The decision to use the match measurement as part of the solution (it is added as another row in Eq. 5‑4 with a weight set to twice the maximum of the weights amongst the shorts) is based on the offset length differences between the shorts. A minimum delta (expressed in terms of difference in reflection coefficient phase) is computed for every permutation of three shorts among the defined shorts. If the maximum of those minimum deltas (amongst all of the permutations) is less that the entered ‘Electrical line length delta for match use’, then the match measurement will be employed at that frequency.
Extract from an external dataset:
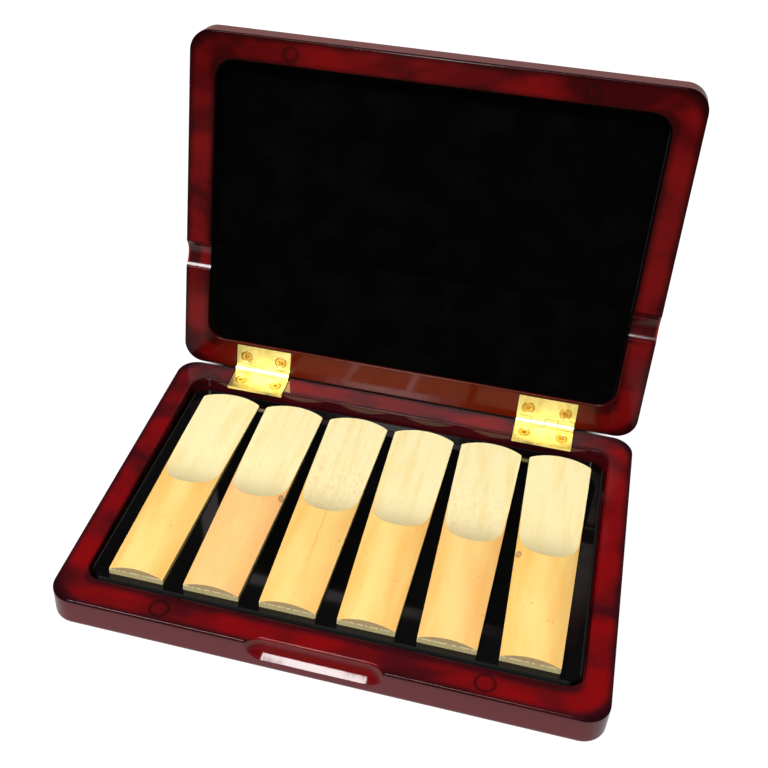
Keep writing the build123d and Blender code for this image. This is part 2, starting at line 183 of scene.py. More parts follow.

This decision is made on a frequency-by-frequency basis.
As a simplified example of this process, consider an intentionally inappropriate set of 3 offset shorts for a calibration and the resulting measurement of a DUT. The measurements will be done in Ku-band waveguide (~12 –18 GHz) with offset short lengths of 0 mm, 3.519 mm and 10.56 mm using a simple 1-port calibration and the setup information shown in Figure: Example Setup: Use of the Match Standard. The problem with this kit is the larger delta between the 0 mm and the 10.56 mm standards. At 17.08 GHz, those two shorts will have essentially the same reflection coefficient (ignoring losses) so a near-singularity is likely.
Example Setup: Use of the Match Standard
The medium is Ku-band waveguide.
An open flange will be used as the DUT which, as is well-known, should have a reflection coefficient somewhere in the vicinity of –15 dB (ignoring flange imperfections, the effects of mounting holes and pins, etc.). Without using the match measurement, the calibration with the 3 shorts results in the red curve in Figure: Measurements of an Open Waveguide Flange Using a Defective 3-short Calibration. The effects of the near singularity should be obvious (resulting in a value above 0 dB at some frequencies).
Measurements of an Open Waveguide Flange Using a Defective 3-short Calibration
Measurements of an open waveguide flange using a defective 3-short calibration (red) and the 3-short calibration augmented by the match measurement (blue). The near-singularity in the red curve is due to the inappropriate choice of offset lengths for this frequency range.